# Customer Turkey



## Madmax0818 (Feb 3, 2021)

Gorgeous mount. I’m going after my first bird with my bow this year. Should be interesting


----------



## MountNMan57 (Oct 1, 2020)

Thank you and good luck this year!


----------



## KayBur (Jan 15, 2021)

Looks great! How did you manage to maintain such a clear shape of the bird? As far as I understand, this is not the first stuffed bird you were able to make. How long did you practice? Are there a lot of processing solutions?


----------



## Bergloch (Dec 19, 2014)

The curve in the primary feathers is well done. Good work.


----------



## MountNMan57 (Oct 1, 2020)

Thank you. I have been a taxidermist for 30+ years. Only take in a small amount of animals per year because I work full time right now as well. I don't want my customers waiting 1-3 years to get their mounts back, as I have heard from some folks with other shops. I had this Turkey back to the customer in 2.5 months, which is about the average time for most of my clients.


----------



## KayBur (Jan 15, 2021)

MountNMan57 said:


> Thank you. I have been a taxidermist for 30+ years. Only take in a small amount of animals per year because I work full time right now as well. I don't want my customers waiting 1-3 years to get their mounts back, as I have heard from some folks with other shops. I had this Turkey back to the customer in 2.5 months, which is about the average time for most of my clients.

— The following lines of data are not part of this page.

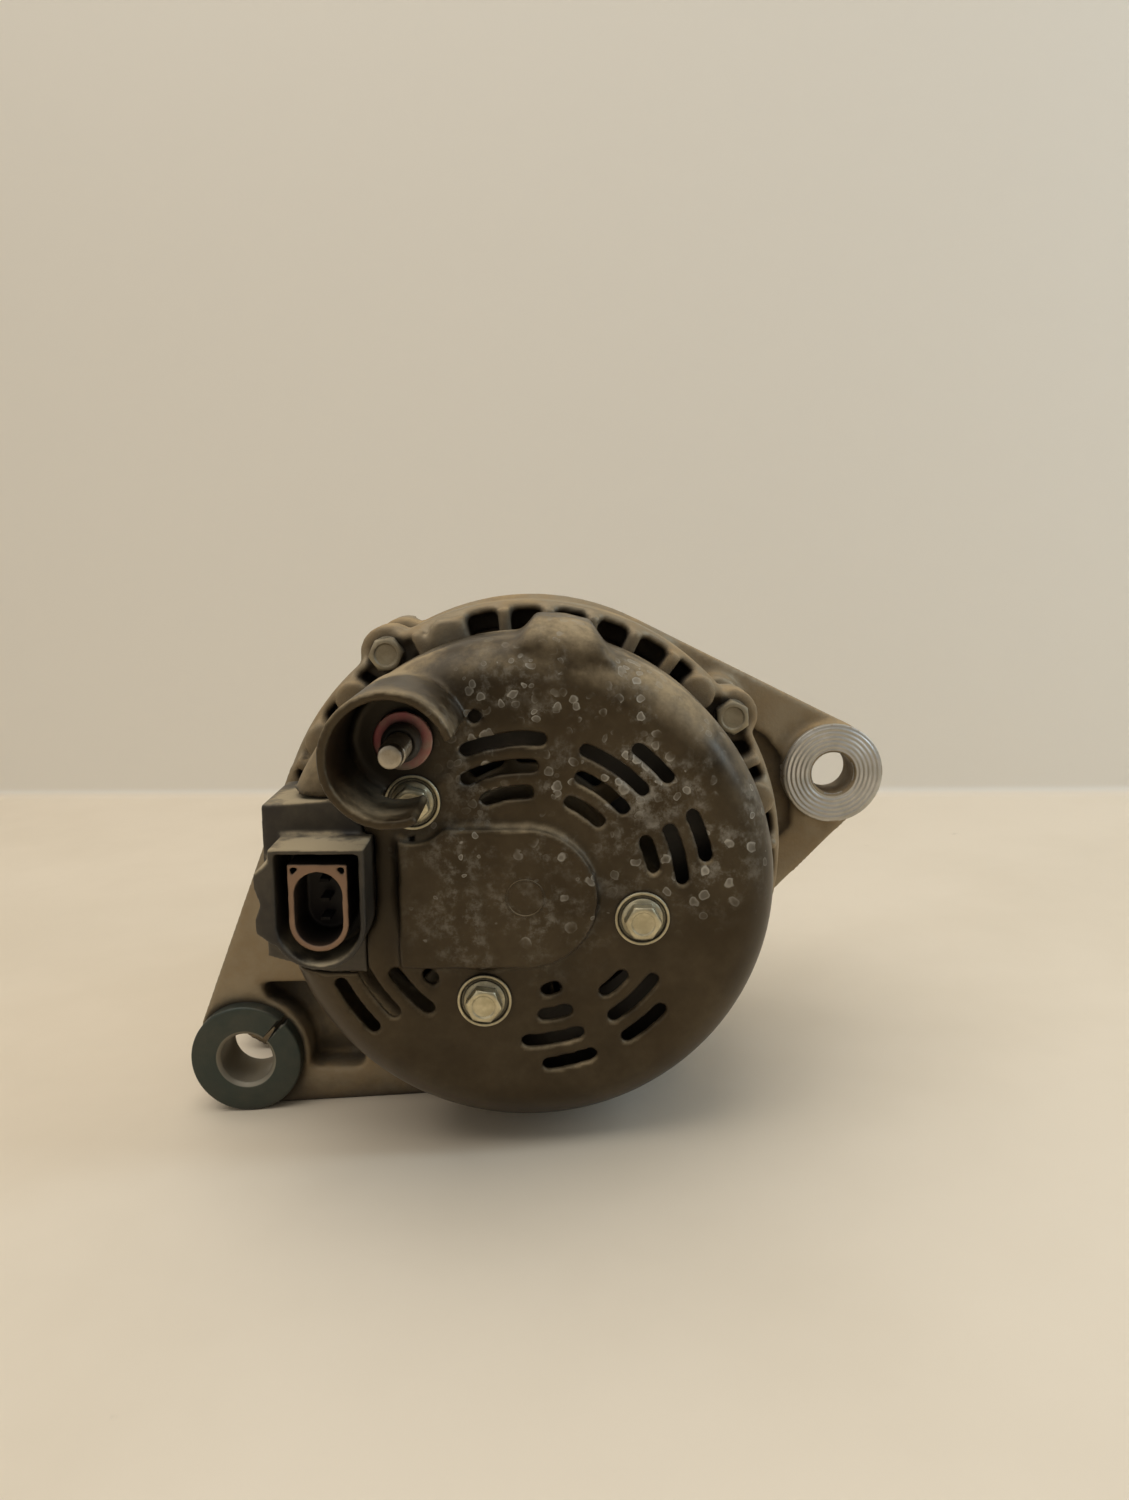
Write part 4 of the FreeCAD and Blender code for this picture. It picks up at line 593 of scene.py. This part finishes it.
finishes = {  # slot: maker, name, colours of the base, stains, worn edges and dust, and own values
    "cover_plastic": (
        plasticMaterial, "mouldedCover", (0.0150, 0.0086, 0.0026), (0.036, 0.0222, 0.0088),
        (0.085, 0.068, 0.046), (0.36, 0.27, 0.155), coverLook),
    "case_plastic": (
        plasticMaterial, "mouldedCase", (0.014, 0.0115, 0.0085), (0.028, 0.021, 0.0135),
        (0.06, 0.05, 0.038), (0.40, 0.32, 0.20), {"rough": 0.45, "dust": 2.2}),
    "terminal_plastic": (
        plasticMaterial, "terminalPlastic", (0.03, 0.026, 0.022), (0.05, 0.043, 0.034),
        (0.11, 0.095, 0.075), warmDust, {"rough": 0.5}),
    "liner_plastic": (
        plasticMaterial, "socketLiner", (0.27, 0.155, 0.088), (0.19, 0.106, 0.060),
        (0.46, 0.31, 0.20), warmDust,
        # painted shade: deep, wide corner darkening for the inside of the socket
        {"rough": 0.5, "worn": 0.8, "grimy": 1.0, "grimeReach": 0.022, "grime": (0.010, 0.006, 0.004)}),
    "cast_aluminium": (
        metalMaterial, "castAluminium", (0.31, 0.245, 0.155), (0.150, 0.105, 0.055),
        (0.74, 0.60, 0.38), (0.47, 0.325, 0.16), castLook),
    "machined": (
        metalMaterial, "machinedFace", (0.55, 0.515, 0.455), (0.40, 0.37, 0.315),
        (0.80, 0.77, 0.70), warmDust, machinedLook),
    "zinc_steel": (
        metalMaterial, "yellowZinc", (0.60, 0.53, 0.35), (0.33, 0.28, 0.165), (0.86, 0.79, 0.58), warmDust,
        # painted shade: full corner darkening in the gaps round the cups and bolt heads
        {"rough": 0.26, "everywhere": 0.3, "stain": 300.0, "grimeReach": 0.0035, "grimy": 1.0,
         "grime": (0.03, 0.024, 0.013)}),
    "stud_steel": (
        metalMaterial, "studSteel", (0.42, 0.37, 0.29), (0.24, 0.19, 0.125), (0.76, 0.70, 0.59), warmDust,
        {"rough": 0.3, "dust": 0.3, "stain": 400.0, "grimeReach": 0.002}),
    "tinted_zinc": (
        metalMaterial, "tintedZinc", (0.34, 0.10, 0.10), (0.30, 0.26, 0.19), (0.46, 0.36, 0.30), warmDust,
        {"rough": 0.3, "dust": 0.2, "stain": 85.0, "stained": 1.0, "grimeReach": 0.003, "metal": 0.8}),
    "tinned_brass": (
        # painted shade: the pins' base, stain and worn colours and a dark film over all of them stand for the
        # shade inside the socket, with strong corner shade on top
        metalMaterial, "tinnedBrass", (0.10, 0.08, 0.055), (0.06, 0.048, 0.033), (0.32, 0.29, 0.24),
        (0.04, 0.03, 0.02),
        {"dust": 0.9, "everywhere": 1.0, "grimy": 1.0, "grimeReach": 0.02, "grime": (0.006, 0.004, 0.003)}),
    "carbon": (
        plasticMaterial, "pressedCarbon", (0.02, 0.02, 0.021), (0.035, 0.033, 0.032), (0.06, 0.06, 0.06),
        (0.06, 0.05, 0.045), {"rough": 0.55}),
    "spring_steel": (
        metalMaterial, "springSteel", (0.4, 0.39, 0.37), (0.25, 0.24, 0.22), (0.6, 0.6, 0.58), warmDust,
        {"rough": 0.3, "dust": 0.1}),
    "diode_metal": (
        metalMaterial, "diodeCan", (0.36, 0.34, 0.30), (0.22, 0.2, 0.17), (0.55, 0.54, 0.5), warmDust,
        {"dust": 0.5}),
    "plate_aluminium": (
        metalMaterial, "sheetAluminium", (0.20, 0.18, 0.15), (0.13, 0.11, 0.085), (0.4, 0.38, 0.34),
        warmDust, {"rough": 0.45, "dust": 0.7}),
    "bolt_steel": (
        metalMaterial, "boltSteel", (0.40, 0.345, 0.235), (0.24, 0.195, 0.12), (0.66, 0.575, 0.41),
        (0.21, 0.155, 0.09),
        {"rough": 0.42, "dust": 0.9, "everywhere": 0.5, "stain": 260.0, "grimeReach": 0.004}),
    "bush_steel": (
        metalMaterial, "bushSteel", (0.036, 0.047, 0.038), (0.054, 0.058, 0.044), (0.26, 0.235, 0.18),
        warmDust, bushFinish),
    "bearing_steel": (
        metalMaterial, "bearingSteel", (0.5, 0.49, 0.48), (0.35, 0.33, 0.3), (0.7, 0.7, 0.7), warmDust,
        {"rough": 0.2, "dust": 0.2}),
    "plate_steel": (
        metalMaterial, "pressedSteel", (0.30, 0.28, 0.25), (0.18, 0.16, 0.13), (0.46, 0.44, 0.4), warmDust,
        {"rough": 0.38, "dust": 0.6}),
    "shaft_steel": (
        metalMaterial, "turnedShaft", (0.42, 0.41, 0.39), (0.26, 0.24, 0.21), (0.6, 0.6, 0.58), warmDust,
        {"rough": 0.25, "dust": 0.2}),
    "pole_iron": (
        metalMaterial, "poleIron", (0.11, 0.10, 0.095), (0.17, 0.10, 0.06), (0.3, 0.28, 0.26), warmDust,
        {"rough": 0.5, "grain": 900.0, "bump": 0.4}),
    "pulley_steel": (
        metalMaterial, "coatedPulley", (0.04, 0.04, 0.041), (0.07, 0.06, 0.05), (0.32, 0.30, 0.27),
        warmDust, {"rough": 0.4, "dust": 0.5, "metal": 0.5, "edge": 0.0005}),
}
materials = {slot: maker(*values) for slot, (maker, *values) in finishes.items()}


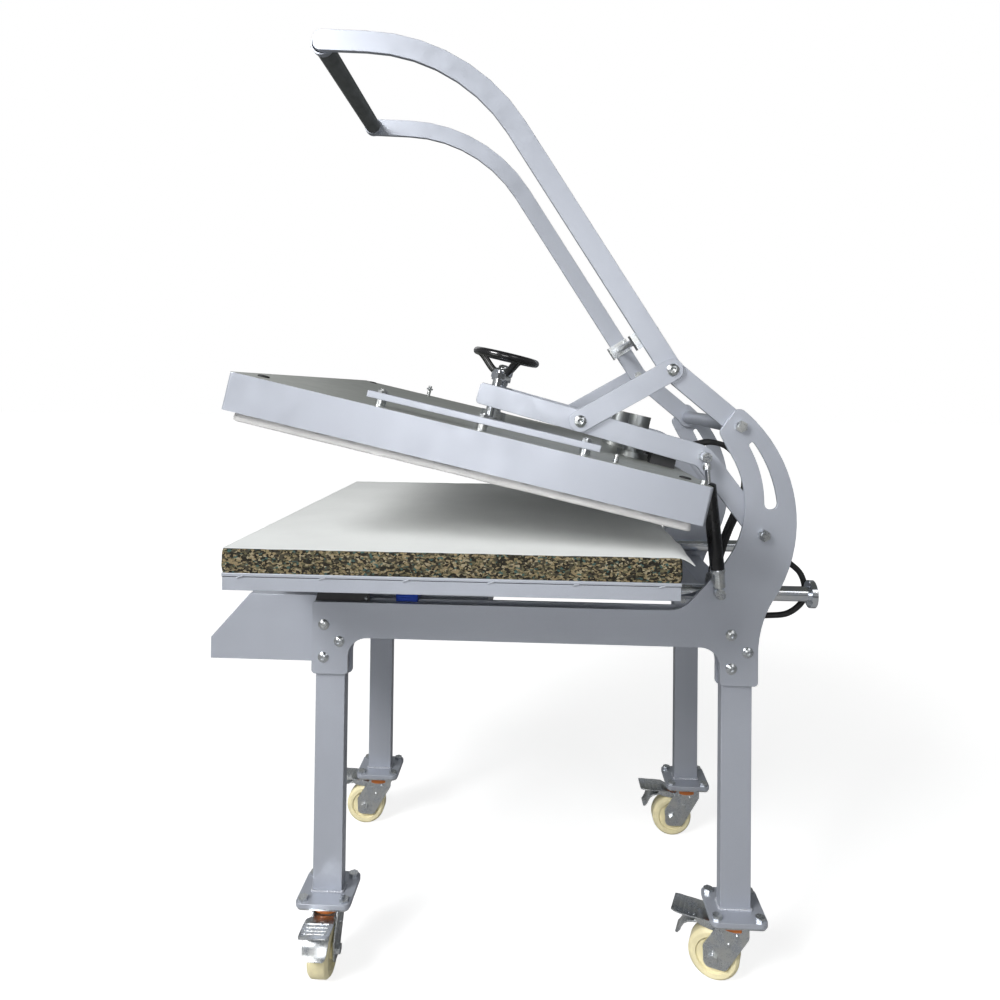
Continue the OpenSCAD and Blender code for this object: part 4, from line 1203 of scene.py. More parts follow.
@dataclass
class Studio:
    """Camera at the photograph's place, pale floor and soft light."""

    eye: Spot = (1.82439, 0.06129, 1.16528)
    yaw: float = 0.0508
    pitch: float = -0.0183
    roll: float = 0.0112
    focal_share: float = 0.7663843
    centre_share: float = 0.3772141
    sensor: float = 36.0
    sight: float = 60.0
    horizon: Colour = (0.31, 0.32, 0.33)
    zenith: Colour = (0.09, 0.094, 0.09)
    zenith_from: float = 0.75
    seen_white: float = 1.0
    lamps: tuple[Lamp, ...] = (
        Lamp("key", (3.6, -3.0, 3.8), (0.3, 0.0, 0.9), 2.0, 118.0, 112.0),
        Lamp("front", (3.4, -0.15, 1.3), (0.5, 0.0, 1.1), 1.3, 3.2, 64.0),
        Lamp("fill", (3.4, 2.8, 3.4), (0.2, 0.3, 1.0), 2.0, 24.0),
        Lamp("far_rim", (-2.6, -1.6, 2.9), (0.0, -0.1, 1.0), 1.6, 6.0))
    floor_half: float = 30.0
    floor_tone: Colour = (0.45, 0.45, 0.45)
    floor_fade: Pair = (0.9, 4.5)
    floor_near: float = 0.8
    floor_far: float = 1.0

    def camera(self) -> None:
        """Stands the camera where the photograph was taken."""
        ahead = Vector((-math.cos(self.yaw) * math.cos(self.pitch),
                        -math.sin(self.yaw) * math.cos(self.pitch), -math.sin(self.pitch)))
        level = Vector((-math.sin(self.yaw), math.cos(self.yaw), 0.0))
        up = level.cross(ahead)
        right = math.cos(self.roll) * level + math.sin(self.roll) * up
        over = -math.sin(self.roll) * level + math.cos(self.roll) * up
        data = bpy.data.cameras.new("photo_camera")
        data.sensor_width = self.sensor
        data.lens = self.focal_share * self.sensor
        data.shift_y = self.centre_share - 0.5
        data.clip_end = self.sight
        obj = added("photo_camera", data)
        turn = Matrix((right, over, -ahead)).transposed()
        obj.matrix_world = Matrix.Translation(self.eye) @ turn.to_4x4()
        bpy.context.scene.camera = obj

    def sky(self) -> None:
        """Sets a world that is white to the eye and dimmer as a light, with a darker zenith."""
        world = bpy.data.worlds.new("studio")
        world.use_nodes = True
        tree = world.node_tree
        light = tree.nodes["Background"]
        place = add_node(tree, "ShaderNodeTexCoord")
        split = add_node(tree, "ShaderNodeSeparateXYZ", {"Vector": place.outputs["Generated"]})
        tone = colour_ramp(tree, split.outputs["Z"],
                           [(0.0, self.horizon), (self.zenith_from, self.zenith)])
        tree.links.new(tone, light.inputs["Color"])
        white = add_node(tree, "ShaderNodeBackground",
                         {"Color": (*WHITE, 1.0), "Strength": self.seen_white})
        seen = add_node(tree, "ShaderNodeLightPath")
        mix = add_node(tree, "ShaderNodeMixShader")
        wire(tree, (seen, "Is Camera Ray", mix, 0), (light, 0, mix, 1), (white, 0, mix, 2),
             (mix, 0, tree.nodes["World Output"], "Surface"))
        bpy.context.scene.world = world

    def light(self) -> None:
        """Sets the world and the lamps."""
        self.sky()
        for lamp in self.lamps:
            lamp.stand()
        bpy.context.scene.view_settings.view_transform = "Standard"

    def floor(self) -> None:
        """Lays the plain pale floor, which fades into the white behind it."""
        half = self.floor_half
        ground = mesh_piece("floor", [(-half, -half, 0), (half, -half, 0), (half, half, 0),
                                      (-half, half, 0)], [(0, 1, 2, 3)])
        coat = Coat("pale_floor", Roughness=0.9, Specular_IOR_Level=0.2,
                    Base_Color=(*self.floor_tone, 1.0), Emission_Color=(*WHITE, 1.0))
        reach = coat.add("ShaderNodeVectorMath", {0: coat.place}, operation="LENGTH")
        glow = coat.span(reach.outputs["Value"], self.floor_near, self.floor_far, *self.floor_fade)
        seen = coat.add("ShaderNodeLightPath").outputs["Is Camera Ray"]
        coat.put(coat.product(glow, seen), "Emission Strength")
        dress(ground, coat.material)


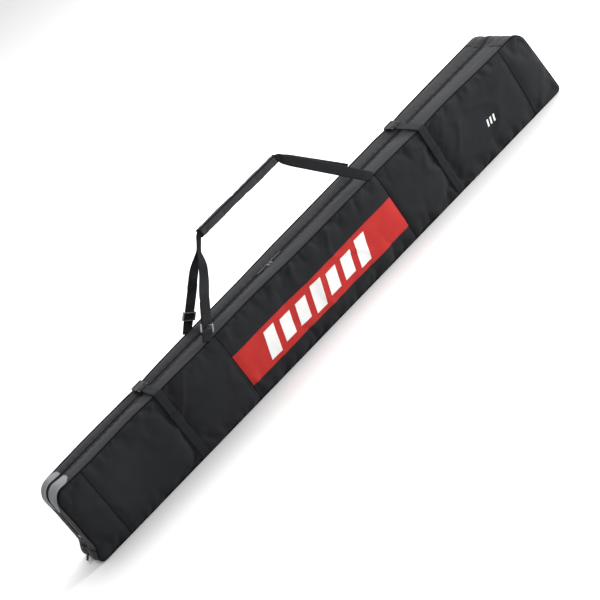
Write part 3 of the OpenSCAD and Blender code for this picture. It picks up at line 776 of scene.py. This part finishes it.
def end_line(side, z_from=None, step=4 * MM):
    """The gusset's line round one end from the bottom to the top, in X and Z, with its outward directions."""
    if z_from is None:
        path = [(FOOT_END, 0)] + arc(HALF_L - FOOT_R, FOOT_R, FOOT_R, -90, 14)
    else:
        path = [(HALF_L, z_from)]
    path += arc(HALF_L - CORNER_R, HEIGHT - CORNER_R, CORNER_R, 0, 14) + [(TOP_END, HEIGHT)]
    xz, at = walk(np.array(path), lambda length: int(length / step) + 1)
    along = unit(np.gradient(xz, axis=0))
    out = np.stack([along[:, 1], -along[:, 0]], 1)
    return xz * [side, 1], out * [side, 1], at


def end_swell(x, y, z):
    """How far the gusset's ends stand out, read from the simulated strip."""
    x, y, z = np.broadcast_arrays(x, y, z)
    gaps = (LOOP_XZ[:, 0][None] - x.reshape(-1, 1)) ** 2 + (LOOP_XZ[:, 1][None] - z.reshape(-1, 1)) ** 2
    place = np.argmin(gaps, 1).reshape(x.shape)
    share = np.clip((y - y_wall(-1, 0, x)) / depth(x), 0, 1) * NY
    field = np.concatenate([STRIP_FIELD[:, -3:], STRIP_FIELD, STRIP_FIELD[:, :3]], 1)
    kernel = np.array([1, 3, 4, 4, 3, 1]) / 16
    soft = sum(k * field[:, i:i + STRIP_FIELD.shape[1]] for i, k in enumerate(kernel))
    found = sample(soft, share, place)
    calm = smooth((np.abs(y - y_zip(x)) - 9 * MM) / (12 * MM))
    return soft_cap(found, END_CAP) * np.where(z > SLOT_Z, calm, 1)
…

Cool! You have great talent. Although it is more likely not only talent, but also a great desire to improve their skills. This is a huge and painstaking work. In addition, these are not items that are in demand every day. This is not a car repair or furniture creation, this is something special, and therefore taxidermy arouses special respect and admiration.


----------



## mscott327 (Nov 21, 2019)

That is an awesome looking mount!


----------



## JRBunn (Feb 16, 2021)

MountNMan57 said:


> This is an archery kill this past fall season.
> View attachment 7357236


Very nice


----------



## BigRed1080 (Feb 9, 2021)

That is a great mount. Love the detail!


----------



## ecsbowhunter (Feb 26, 2021)

Very nice work!


----------



## Dillon Mahr (Sep 4, 2020)

very cool mount


----------



## t35henry (Aug 22, 2018)

MountNMan57 said:


> This is an archery kill this past fall season.
> View attachment 7357236


Nice looking mount!


----------



## RyanNelson (Oct 7, 2020)

Looks awesome


----------



## Njjeep21 (Jun 2, 2021)

Nice job! Where are you located?


----------



## MountNMan57 (Oct 1, 2020)

Njjeep21 said:


> Nice job! Where are you located?


Licking County Ohio


----------



## Kaylanjpope (Jul 14, 2020)

MountNMan57 said:


> This is an archery kill this past fall season.
> View attachment 7357236


Not a fan of the fake heads decent mount though!


----------



## MountNMan57 (Oct 1, 2020)

Kaylanjpope said:


> Not a fan of the fake heads decent mount though!


not a fake head, it’s a freeze dried head from the actual turkey


----------



## Kaylanjpope (Jul 14, 2020)

MountNMan57 said:


> not a fake head, it’s a freeze dried head from the actual turkey


Oof, paint job is wonky


----------



## MountNMan57 (Oct 1, 2020)

Kaylanjpope said:


> Oof, paint job is wonky


Really? How’s that? Painted from actual turkey references
Let's see some of your turkey's.


----------



## wesdawn1 (Sep 13, 2021)

MountNMan57 said:


> This is an archery kill this past fall season.
> View attachment 7357236


How much do you charge for something this good


----------



## MountNMan57 (Oct 1, 2020)

wesdawn1 said:


> How much do you charge for something this good


Life size Turkey is $900.


----------



## Dana.W (Jul 4, 2021)

Awesome mount


----------



## Swineshanker (Nov 18, 2021)

Great turkey mount


----------